When you’re setting your marketing goals, you need to figure out what things you need to keep track of to ensure that you’re investing wisely. Your KPIs aren’t going to be exactly the same as another business, but they might be similar. The idea is to ensure that your KPI’s are trending upward and if they fall, to be able to react quickly and make a measured decision to pivot or regroup as needed.

Here are a few KPI’s that are important to most businesses when reviewing your marketing campaigns:

  • Number of leads coming in
  • How many leads it takes to generate a sale
  • How many touch points does it take to get a lead, to get a sale
  • Number and dollar value of sales made
  • Cost of each lead gained
  • Cost to acquire a new customer
  • How many transactions a customer has with you / How often they buy
  • How much each customer is spending with you
  • Lifetime value of a customer

… and there are many many more – click here to watch a video from Brian Tracy on the numbers a business should keep track of.

Does some of these metrics and numbers sound like Greek to you? Click here for The 16 Marketing KPI’s You Should Be Measuring.

Bottom Line Metrics vs Vanity Metrics

When you’re figuring out which metrics to watch as a KPI, you need to distinguish the Vanity Metrics from the Bottom Line Metrics.

Bottom Line Metrics are things like sales made, revenue from each sale, profit per sale, number of phone calls, or emails showing up in your inbox.

Keep track of these numbers and then tie them back to which marketing campaign (or effort) lead to those sales, phone calls, or emails, etc.

Want to get an idea of how to calculate your profits? Try out this Profit Calculator from ActionCOACH.

Metrics that you shouldn’t place too much value on are Vanity Metrics:

These are the things that make you feel good, but they don’t help you reach your business goals.

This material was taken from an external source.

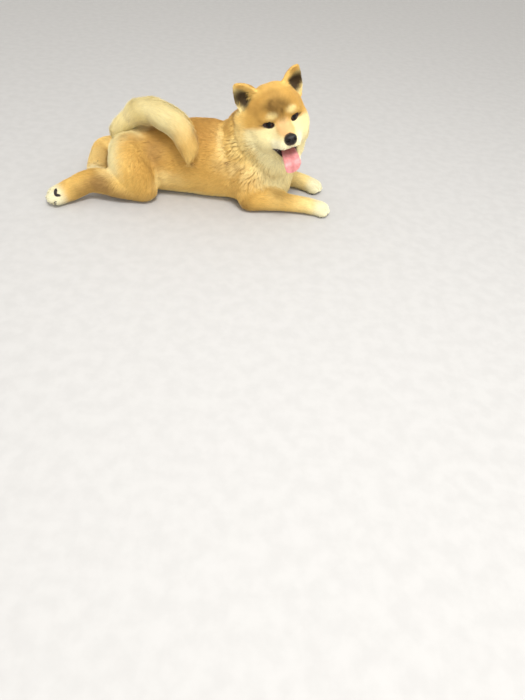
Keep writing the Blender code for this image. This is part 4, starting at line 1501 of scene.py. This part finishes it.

As Caleb Wojcik from, “The number of your visitors, subscribers, and followers are often meaningless.” There is a fuzzier line between these metrics and the end result of a sale…

However, the idea is to make sure all of these metrics are trending up. If they should fall for some reason, you definitely want to keep an eye out for that.

Read more about Bottom Line and Vanity Metrics here.

Which Metrics Really Matter when Determining Return On Investment (ROI)?

Say you’re currently in a slump and you want to ramp up your online marketing efforts to bring in more leads and sales.

Before you invest, you need to figure out where you stand.

In terms of just digital marketing, once you know how your website, social properties, and online advertising campaigns are currently performing, you can set goals for your future online marketing efforts.

Most businesses have a website and social properties like Facebook and LinkedIn pages. If you’re really savvy, you might even have SEO and PPC campaigns.

Set Realistic Marketing Goals

If your current website traffic is 300 unique visitors per month and your website brings in 3 leads each month, you are currently getting a 1% website visitor-to-lead conversion rate.

Tactical goals could be to (increase) double your traffic and to increase your visitor-to-lead conversion rate by 100% over the next 6 months.

Using the SMART goal acronym:

1. Double Traffic to Website 2. Double Lead Conversion rate
Specific Current: 300 Future goal: 600 Current: 1% Future goal: 2%
Measurable Yes – 600 Yes – 2%
Attainable This will depend on search volume and competition online for traffic and budget to achieve this growth This is attainable as industry averages range from 1-5% or better if really dialed in
Realistic Again will depend on search volumes and existing competition and marketing budget to execute task Yes
Time-bound 6 months 6 months

So the two goals above are SMART – given that there is enough demand out in cyberspace to be able to double the traffic and you have the resources (time, money and expertise) to be able to.

Imaging increasing your traffic by 100% to 600 visitors a month – ostensibly with the same 1% visitor-to-lead conversion rate you would now be getting 6 leads every month.

Now if you also worked on increasing the conversion rate from 1% and doubling it to 2%. That same 600 websites visitors would turn into 12 leads a month!

If you’re a home building company, these 9 extra leads could mean 9 contracts for new houses, which could bring in hundreds of thousands or millions of dollars!

An unrealistic goal would be a 100% increase in leads in 1 month. Website traffic will increase when you have done great SEO, and SEO takes time to work.

With time, you could see large increases, but it’s unrealistic to think traffic will skyrocket immediately. Having monthly KPI’s and metrics that you are gauging progress against is crucial.

The key is to set yourself realistic (but challenging) goals. If there are dozens and dozens of competitors out there, it’s unrealistic to have your goal be to show up on the first page of Google’s search results. Your goals should be based on making improvements to your current status.

Here are a bunch of metrics to keep track of regarding your marketing campaigns – note each of these should be captured for every type of marketing you do and for every channel your business is promoted on (e.g. social, organic search, paid search, tv, radio, newspaper, in-person networking events, direct mail etc etc)

  • # of calls received
  • # of emails received
  • # of social media messages received
  • Total number of Lead received
  • Cost per Lead
  • # of sales generated
  • Cost per sale
  • Customer acquisition cost
  • Revenue generated
  • Conversion rates
  • ROI

Marketing Math – Summary

How did you get leads? How many sales, and from which leads? Which marketing effort brings in the most profitable lead? How many repeat sales and How many referral sales. One lead can bring in ten other customers. Are you keeping track of them?

Have SMART goals and metrics and KPIs to be able to track your goals against to make the most out of your marketing dollars.